5 DE SETIEMBRE. NATIVIDAD DE LA VIRGEN MARÍA

 Al nacer María fue llamada por Dios a santificarse a sí misma y a trabajar por la salvación del género humano. Para lograrlo, recibió desde el instante de su Concepción un TESORO DE GRACIA muy superior al que poseen todos los ángeles y todos los santos reunidos; tesoro que habría de hacerla la más grande de todas las criaturas y Mediadora universal entre Dios y nosotros. Madre de Dios y Madre de los hombres, tiene que estar colocada a la altura de estas dos prerrogativas, por una eminentísima santidad y un poder de intercesión proporcionado a nuestras necesidades.

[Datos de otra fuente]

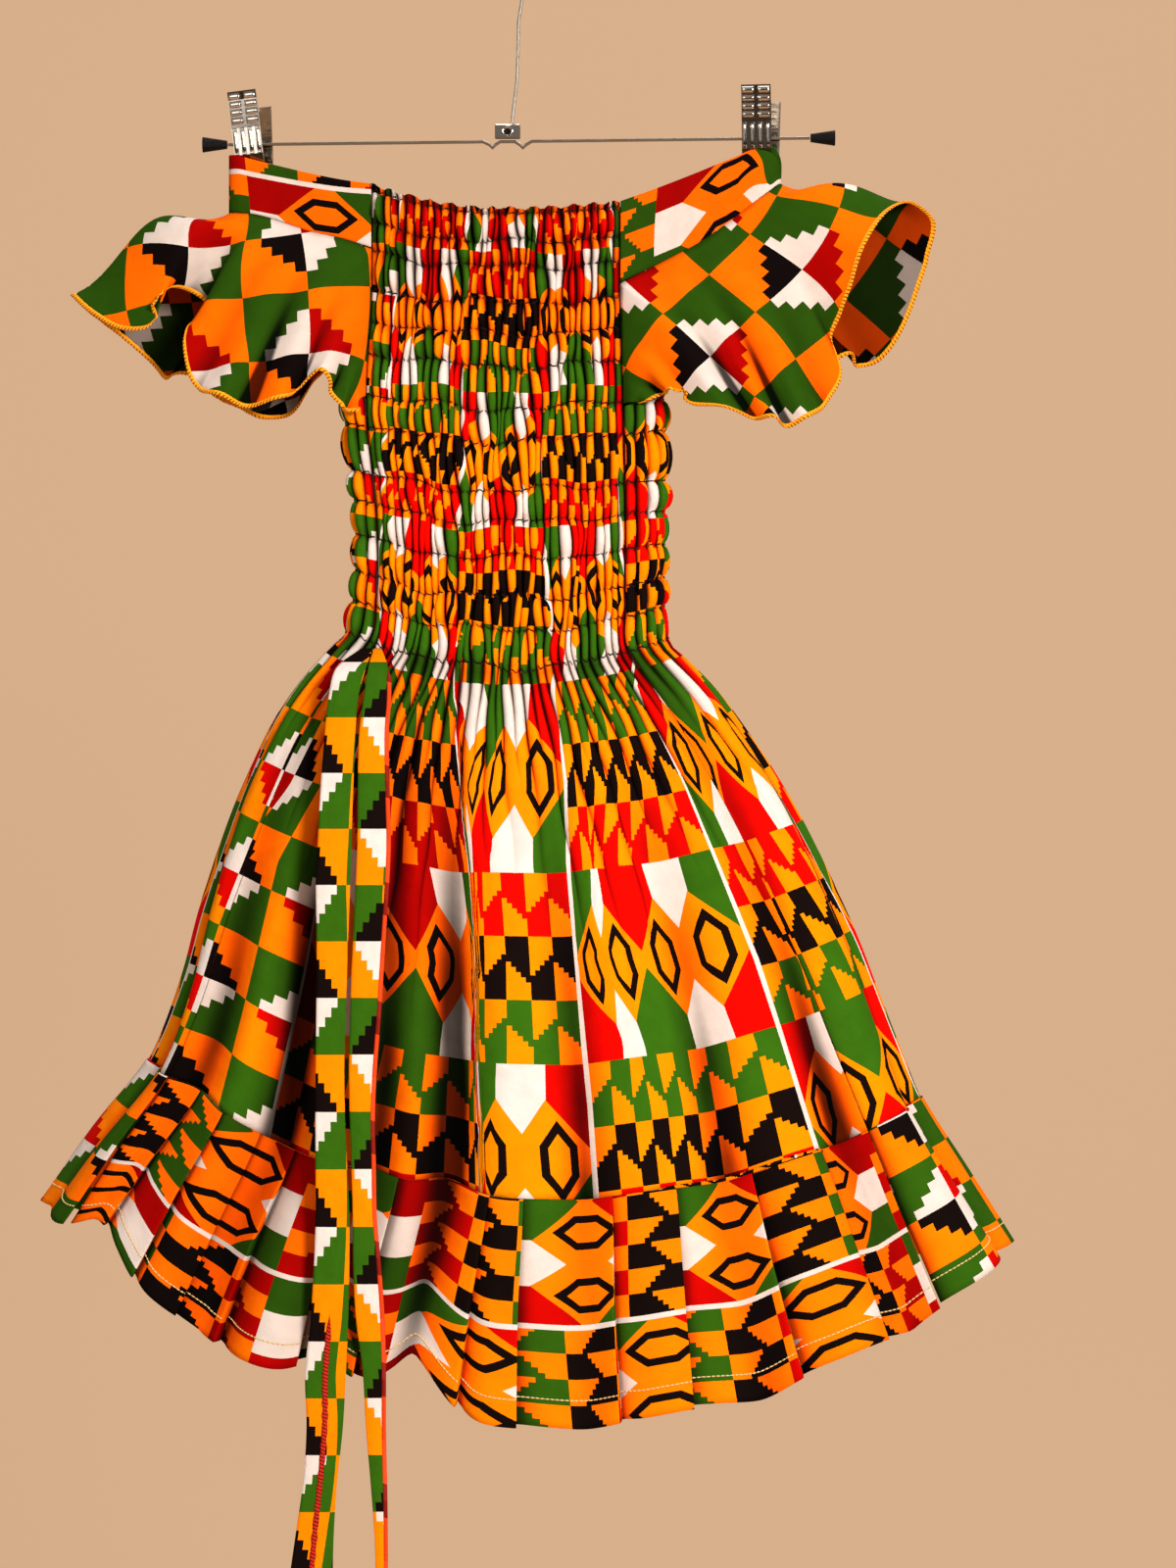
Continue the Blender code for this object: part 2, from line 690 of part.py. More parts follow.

Hija del Padre y Esposa del Espíritu Santo, ha de ser trasunto de las más SUBLIMES VIRTUDES y convertirse en el canal por el que se derramarán las gracias de su Esposo celestial, que quiere por ella santificar a la humanidad caída. Su perfección debe estar de acuerdo con el esplendor del trono para ella preparado a la diestra de su Hijo divino. Tales destinos exigen dones y privilegios inefables, como los recibidos por María, y FIDELIDAD sublime como la que la Virgen practicó para estar a tono con tan grandes prerrogativas.

Nosotros también, salva la proporción, hemos venido a este mundo para santificarnos y conseguir a los demás la salvación. Para alcanzarlo, Dios nos dotó en el Bautismo de un TESORO de fe, de esperanza, de caridad, de virtudes y dones celestiales que hemos de poner en juego. A estas virtudes y dones añadió muchos PRIVILEGIOS: el de la filiación en Cristo o adopción divina; el de nuestra unión y semejanza con el Salvador, Viña mística y adorable MODELO, y el de ser templos del Espíritu Santo de modo substancial y permanente.

En semejantes condiciones y con las gracias actuales que cada día se nos conceden, no es fácil cumplir nuestros destinos. ¿Lo hemos hecho hasta ahora? ¡Cuántos reproches bien merecidos podría Dios dirigirnos! Desde la infancia, durante la adolescencia y más tarde todavía, olvidándonos de nuestro último fin, hemos obrado como si no dependiéramos de Dios, tomando por ley nuestras ideas y nuestra propia voluntad. Lamentemos estos desvaríos y propongámonos redoblar el fervor en el poco tiempo que nos separa de la eternidad.

¡Oh Dios mío! Presérvame de la desgracia de resistir a tus luces, a tus atractivos y a los buenos impulsos que me vienen de ti. A veces me inspiras huir de cierto peligro, lectura, persona o pasatiempo; a veces me haces sentir deseos de vigilar, de orar o enmendarme de determinados defectos. ¡Cuántas veces desoigo estas invitaciones a la virtud! Si hubiera correspondido a la gracia desde la infancia, quizá tendría ya adquirida la perfección de los santos. Concédeme, te lo ruego, la más perfecta fidelidad para el recogimiento interior, para escuchar allí tu voz, para obedecerte en todas mis obras y conducta.